The Ukraine Project: Dutch East Indies Companies and the Nazi East

Saturday, January 5, 2019: 11:10 AM
Monroe Room (Palmer House Hilton)
Michael B. Miller, University of Miami
Historians of Modern Germany, the Holocaust, and imperialism argue about how far “classic” European colonial experience in overseas empires provided the model, prelude, or parallel to the Nazi empire in eastern Europe in the Second World War. Missing from arguments on either side of the debate, however, have been the colonizers themselves. The Ukraine Project -- a scheme supported by Göring’s Four Year Plan to enlist Dutch colonial companies for large-scale commodity production in occupied Ukraine – shows what happened when efforts were made to transfer traditional colonial experience into the Nazi east.

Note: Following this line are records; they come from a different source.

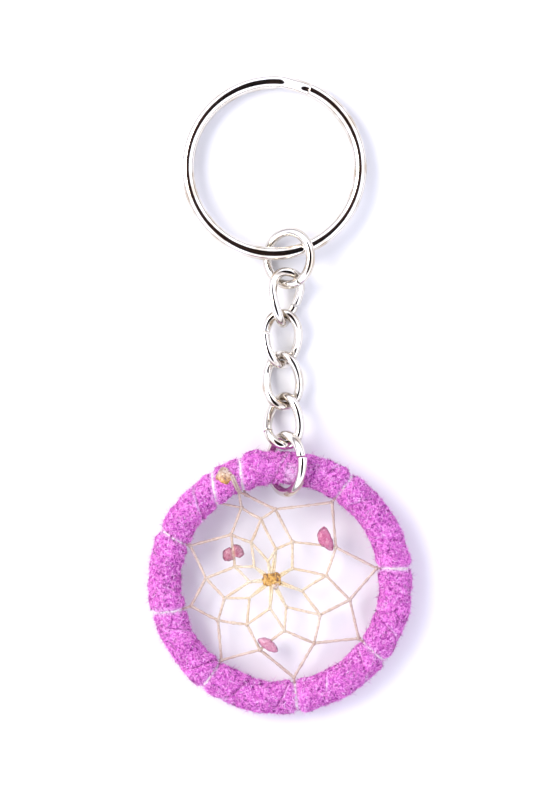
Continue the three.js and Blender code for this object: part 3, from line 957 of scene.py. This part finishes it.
def make_loops():
    """The web's thread where it goes round the wrapped hoop, pale and dry there."""
    points, faces = joined([suede_loop(loop) for loop in range(LOOPS)])
    piece = hoop_mesh("sinew_loops", points, faces, PALE_SINEW)
    set_shade(piece, "near_centre", np.zeros(len(points)))
    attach(piece, "hoop")


def start_threads():
    """Two stretches that come from the first knot, over the suede's inner side, to the first stitches."""
    parts = []
    for start_angle, stitch in ((113.5, STITCHES[0]), (114.6, STITCHES[8])):
        angle = math.radians(start_angle)
        route = []
        for around_tube in (1.35, 1.8, 2.3, 2.8):
            distance = wrap_radius(np.array([angle]), np.array([around_tube])) + 0.16
            route.append(tube_point(np.array([angle]), np.array([around_tube]), distance)[0])
        route.append(in_plane(stitch))
        parts.append(tube(smooth_path(route, 0.2), START_RADIUS, 10))
    return parts


def centre_wraps():
    """Turns of thread round the gathered centre, and the cut end of the thread."""
    centre = in_plane(CENTRE_KNOT)
    parts = []
    for level, size in ((-0.22, 0.62), (0.0, 0.74), (0.24, 0.6)):
        angle = np.linspace(0, math.tau * 0.98, 40)
        path = centre + np.stack([size * np.cos(angle), size * np.sin(angle),
                                  level + 0.1 * np.sin(angle * 2 + level * 9)], axis=-1)
        parts.append(tube(path, TAIL_RADIUS, 8))
    tail = [centre + (0.1, -0.5, 0.3), centre + (0.12, -1.0, 0.42), centre + (0.05, -1.6, 0.3)]
    parts.append(tube(smooth_path(tail, 0.12), HITCH_RADIUS, 8))
    return parts


# ---- glue drops and beads


def ball_shape(columns=56, rows=36):
    """A unit ball as (points, faces) whose faces look outwards."""
    longitude = circle(columns)[None, :]
    latitude = np.linspace(-math.pi / 2 + 0.02, math.pi / 2 - 0.02, rows)[:, None]
    points = np.stack([np.cos(latitude) * np.cos(longitude), np.cos(latitude) * np.sin(longitude),
                       np.broadcast_to(np.sin(latitude), (rows, columns))], axis=-1)
    return skin(points)


def make_glue(name, node, place, size, seed, rough, pale_and_glint, sag):
    """A lumpy hardened drop. Its place is in millimetres from the hoop's centre."""
    points, faces = ball_shape()
    lumps = 1 + rough * wave_noise(points, 1.3, seed) + 0.4 * rough * wave_noise(points, 0.55, seed + 1)
    # Paler from one end of Y to the other by the given pair; on the centre run this is a painted highlight.
    whitening = pale_and_glint[0] + (pale_and_glint[1] - pale_and_glint[0]) * np.clip(0.5 + 0.9 * points[:, 1], 0, 1)
    points = points * lumps[:, None] * np.array(size)
    points[:, 2] -= sag * (points[:, 0] ** 2 + points[:, 1] ** 2)
    piece = hoop_mesh(name, points + np.array(place), faces, AMBER)
    set_shade(piece, "pale_and_glint", whitening)
    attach(piece, "hoop")
    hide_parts(node)


def make_glue_drops():
    """Two drops on the centre knot, and one on the suede over the thread's first knot."""
    x, y = CENTRE_KNOT
    make_glue("centre_glue_drop", "centre_glue", (x, y + 0.1, 0.05), **CENTRE_DROP)
    make_glue("centre_glue_run", "centre_glue", (x + 0.5, y - 0.75, 0.15), **CENTRE_RUN)
    angle = math.atan2(STITCHES[8][1], STITCHES[8][0])
    x = START_DROP_REACH * math.cos(angle)
    y = START_DROP_REACH * math.sin(angle)
    make_glue("start_glue_drop", "start_glue", (x, y, START_DROP_HEIGHT), **START_DROP)


def outline_radius(outline, angle):
    """The distance from the middle to an outline with straight sides and softened corners, at each angle."""
    corners = np.array(outline)
    sides = np.concatenate([np.linspace(a, b, 40, endpoint=False)
                            for a, b in zip(corners, np.roll(corners, -1, axis=0))])
    at = np.arctan2(sides[:, 1], sides[:, 0])
    order = np.argsort(at)
    at = at[order]
    reach = np.hypot(sides[:, 0], sides[:, 1])[order]
    fine = np.linspace(-math.pi, math.pi, 361)
    along = np.interp(fine, np.concatenate([at - math.tau, at, at + math.tau]), np.tile(reach, 3))
    blur = np.hanning(13)
    blur /= blur.sum()
    along = np.convolve(np.concatenate([along[-15:-1], along, along[1:15]]), blur, mode="same")[14:-14]
    return np.interp(angle, fine, along)


def make_bead(node):
    """A tumbled chip of its own outline, with worn flats, and a groove if its thread has cut in."""
    chip = CHIPS[node]
    points, faces = ball_shape(96, 56)
    flat = np.hypot(points[:, 0], points[:, 1])
    angle = np.arctan2(points[:, 1], points[:, 0])
    height = points[:, 2].copy()
    reach = outline_radius(chip["outline"], angle) * flat**0.8
    points = np.stack([reach * np.cos(angle), reach * np.sin(angle),
                       signed_power(height, 0.9) * chip["half_thickness"]], axis=-1)
    rng = np.random.default_rng(chip["seed"])
    for _ in range(CHIP_FLATS):
        normal = rng.normal(size=3) * (1, 1, 2.2)
        normal /= np.linalg.norm(normal)
        limit = (points @ normal).max() * rng.uniform(0.82, 0.94)
        points = points - 0.9 * np.outer(np.maximum(points @ normal - limit, 0), normal)
    points = points * (1 + 0.02 * wave_noise(points, 0.9, chip["seed"]))[:, None]
    first, second = chip["thread"]
    along = in_plane(STITCHES[second]) - in_plane(STITCHES[first])
    along /= np.linalg.norm(along)
    aside = points[:, 1] * along[0] - points[:, 0] * along[1]
    cut = chip["groove"] * plateau(aside, 0.3) * (points[:, 2] > 0)
    points[:, 2] = points[:, 2] * (1 - cut)
    place = box_middle(node)
    piece = mesh_object(node + "_chip", placed(points, hoop_frame()[1], place), faces, STONES[node])
    # Painted shade: darker round the chip's rim.
    set_shade(piece, "rim_shade", plateau(height, 0.55))
    set_shade(piece, "stained", chip["stain"] * bell(aside, 0.24))
    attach(piece, node)
    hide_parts(node)


# ---- camera, floor and light


def make_floor():
    """A plain board just under the object."""
    place = (0, 0, float(CAD_BOX[0][2]) - FLOOR_DROP)
    bpy.ops.mesh.primitive_grid_add(x_subdivisions=8, y_subdivisions=8, size=FLOOR_SIZE, location=place)
    floor = bpy.context.object
    floor.name = "floor"
    floor.data.materials.append(floor_material())


def make_camera():
    """Straight above, with the frame's long side along Y."""
    low, high = Vector(CAD_BOX[0]), Vector(CAD_BOX[1])
    data = bpy.data.cameras.new("camera")
    camera = bpy.data.objects.new("camera", data)
    bpy.context.scene.collection.objects.link(camera)
    data.sensor_fit = "VERTICAL"
    data.sensor_height = SENSOR_HEIGHT
    data.lens = SENSOR_HEIGHT * CAMERA_DISTANCE / ((high.y - low.y) * CAMERA_MARGIN)
    data.clip_start = 0.01
    data.clip_end = 20
    camera.location = (low + high) / 2 + Vector((*CAMERA_ASIDE, CAMERA_DISTANCE))
    bpy.context.scene.camera = camera


def make_key_light(place, size, power, colour):
    """A round soft light that looks at the origin."""
    data = bpy.data.lights.new("key", "AREA")
    data.shape = "DISK"
    data.size = size
    data.energy = power
    data.color = colour
    light = bpy.data.objects.new("key", data)
    light.location = place
    light.rotation_euler = (-Vector(place)).to_track_quat("-Z", "Y").to_euler()
    bpy.context.scene.collection.objects.link(light)


def make_world():
    """A pale studio. Its dark strip overhead and dim horizon give polished metal its dark lines."""
    world = bpy.data.worlds.new("studio")
    bpy.context.scene.world = world
    world.use_nodes = True
    tree = world.node_tree
    new = tree.nodes.new
    link = tree.links.new
    direction = new("ShaderNodeTexCoord").outputs["Generated"]
    mapping = new("ShaderNodeMapping")
    mapping.inputs["Scale"].default_value = (1 / STRIP_HALF_WIDTH, 1 / STRIP_HALF_LENGTH, 0)
    link(direction, mapping.inputs["Vector"])
    length = new("ShaderNodeVectorMath")
    length.operation = "LENGTH"
    link(mapping.outputs["Vector"], length.inputs[0])
    noise = new("ShaderNodeTexNoise")
    noise.inputs["Scale"].default_value = 4.0
    link(direction, noise.inputs["Vector"])
    height = new("ShaderNodeSeparateXYZ")
    link(direction, height.inputs["Vector"])
    strip = colour_ramp(tree, noise.outputs["Fac"], [(0.5, (0.004, 0.004, 0.005)),
                                                     (0.66, (0.075, 0.035, 0.028))])
    sides = colour_ramp(tree, height.outputs["Z"], [(0.0, (0.16, 0.15, 0.17)), (0.16, (0.22, 0.21, 0.24)),
                                                    (0.34, (0.84, 0.86, 1.0))])
    outside = colour_ramp(tree, length.outputs["Value"], [(0.84, (0, 0, 0)), (1.0, (1, 1, 1))])
    mix = new("ShaderNodeMix")
    mix.data_type = "RGBA"
    link(outside, mix.inputs[0])
    link(strip, mix.inputs[6])
    link(sides, mix.inputs[7])
    background = tree.nodes["Background"]
    background.inputs["Strength"].default_value = WORLD_STRENGTH
    link(mix.outputs[2], background.inputs["Color"])


def set_view():
    """Colours are shown as they are, with no film look."""
    settings = bpy.context.scene.view_settings
    settings.view_transform = "Standard"
    settings.look = "None"


# ---- build

make_camera()
make_floor()
make_world()
make_key_light(**KEY_LIGHT)
set_view()
make_key_ring()
make_round_ring("upper_jump_ring", **UPPER_RING)
make_round_ring("lower_jump_ring", **LOWER_RING)
for link in LINK_TURNS:
    make_link(link)
finish_core()
make_suede()
make_nap("suede_nap_short", **SHORT_FIBRES)
make_nap("suede_nap_long", **LONG_FIBRES)
make_web()
make_loops()
make_glue_drops()
for bead in CHIPS:
    make_bead(bead)
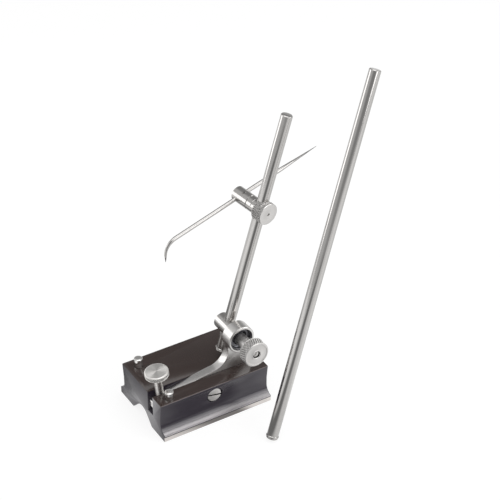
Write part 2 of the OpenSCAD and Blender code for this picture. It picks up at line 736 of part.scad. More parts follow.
// Pin that runs in the spigot's groove and keeps the holder on it
module holder_pin() {
  foot = spigot_r - bevel + run_gap;
  color(dark_glossy) at_scriber() translate([0, 0, scriber_back - holder_pin_back])
    rotate([-90, 0, 0]) translate([0, 0, foot])
      cylinder(h = barrel_r - holder_slot_d - foot, r = holder_pin_r);
}

// Scriber: a long needle point at one end and a short bent point at the other
module scriber() {
  color(polished) at_scriber() {
    rotate([0, 90, 0]) rotate_extrude()
      polygon([[0, -scriber_tail], [scriber_r, -scriber_tail], [scriber_r, scriber_point - taper_l],
               [tip_r, scriber_point], [0, scriber_point]]);
    translate([-scriber_tail, -bend_r, 0]) {
      rotate([0, 0, 90]) rotate_extrude(angle = bend_a, $fn = fine)
        translate([bend_r, 0]) circle(r = scriber_r);
      rotate([0, 0, 90 + bend_a]) translate([bend_r, -hook_root, 0]) rotate([-90, 0, 0])
        cylinder(h = hook_l + hook_root, r1 = scriber_r - hook_step, r2 = tip_r);
    }
  }
}

base();
rocking_bracket();
pivot_screw();
lifting_spring();
adjusting_screw();
thrust_ball();
gauge_pin_far();
gauge_pin_near();
bow_spring_far();
bow_spring_near();
swivel_sleeve();
swivel_bolt();
sleeve_key();
dished_washer();
clamp_knob();
spindle();
spindle_stop_ring();
spindle_eye();
clamp_saddle();
clamp_nut();
friction_collar();
thrust_pin();
scriber_holder();
holder_pin();
scriber();
spare_spindle();
spare_stop_ring();
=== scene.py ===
import json
import math

import bmesh
import bpy
import numpy as np
from mathutils import Matrix, Vector


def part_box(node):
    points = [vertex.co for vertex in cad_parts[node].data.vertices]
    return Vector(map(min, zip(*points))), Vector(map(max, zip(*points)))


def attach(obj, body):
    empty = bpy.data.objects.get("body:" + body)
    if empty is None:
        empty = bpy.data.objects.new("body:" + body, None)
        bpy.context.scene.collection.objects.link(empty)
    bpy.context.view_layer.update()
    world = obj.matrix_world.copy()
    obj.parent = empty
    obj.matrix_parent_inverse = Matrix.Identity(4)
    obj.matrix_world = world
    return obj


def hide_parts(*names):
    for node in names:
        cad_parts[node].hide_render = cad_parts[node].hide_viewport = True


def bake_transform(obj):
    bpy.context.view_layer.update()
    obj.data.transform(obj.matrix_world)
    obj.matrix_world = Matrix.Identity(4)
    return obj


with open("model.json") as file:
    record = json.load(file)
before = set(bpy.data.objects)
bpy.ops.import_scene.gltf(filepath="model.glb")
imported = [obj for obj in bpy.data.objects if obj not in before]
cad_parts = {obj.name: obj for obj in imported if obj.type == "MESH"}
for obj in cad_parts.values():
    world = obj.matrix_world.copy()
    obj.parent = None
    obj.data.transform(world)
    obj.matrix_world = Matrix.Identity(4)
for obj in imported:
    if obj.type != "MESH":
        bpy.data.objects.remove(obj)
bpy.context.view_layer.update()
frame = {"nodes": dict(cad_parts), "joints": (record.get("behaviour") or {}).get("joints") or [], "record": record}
mm = 0.001
joints = {joint["name"]: joint for joint in frame["joints"]}

# Studio: a white paper sheet under an overhead softbox, a softbox at the near right, and a card at
# the back left whose reflection runs along the turned pieces. The long lens looks down from the
# left of the near side.
camera_place = (-0.4936, -0.8898, 0.8429)
camera_pitch = math.radians(34.45)
camera_yaw = math.radians(31.53)

camera = bpy.data.objects.new("camera", bpy.data.cameras.new("camera"))
camera.data.lens = 115.2
camera.data.sensor_width = 36
camera.location = camera_place
camera.rotation_euler = (math.pi / 2 - camera_pitch, 0, -camera_yaw)
bpy.context.scene.collection.objects.link(camera)
bpy.context.scene.camera = camera
bpy.context.scene.view_settings.view_transform = "Standard"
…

On the one hand, from the perspective of the project’s proponents, there was continuity between the two imperialisms. All three central figures in the Ukraine Project – two Austrians and one German, two of these Nazis – had long experience working in the Dutch East Indies; all three carried over from that experience an abiding respect, bordering on veneration, for Dutch colonial prowess. They were convinced that Dutch pioneering accomplishments on Sumatra could repeat in Ukraine. A fourth figure, also a Nazi, connected the Ukraine Project to overseas imperial ambitions following the war. On the other hand, the colonial Dutch would have nothing to do with the scheme. The company at the center of the Ukraine Project – the Deli Maataschappij -- was not only a giant plantation company in the East Indies but the oldest, tone-setting, and ruling tropical firm on Sumatra. Unable and unwilling to connect its Sumatra experience and the Nazi east, it spurned efforts to take it into Ukraine. The results of the Ukraine Project were consequently nil, and ratify arguments that separate the two imperialisms. Thus while supporting, but also denying, arguments of both perspectives, the Ukraine Project makes us question the application of colonial definitions to the Nazi conquests.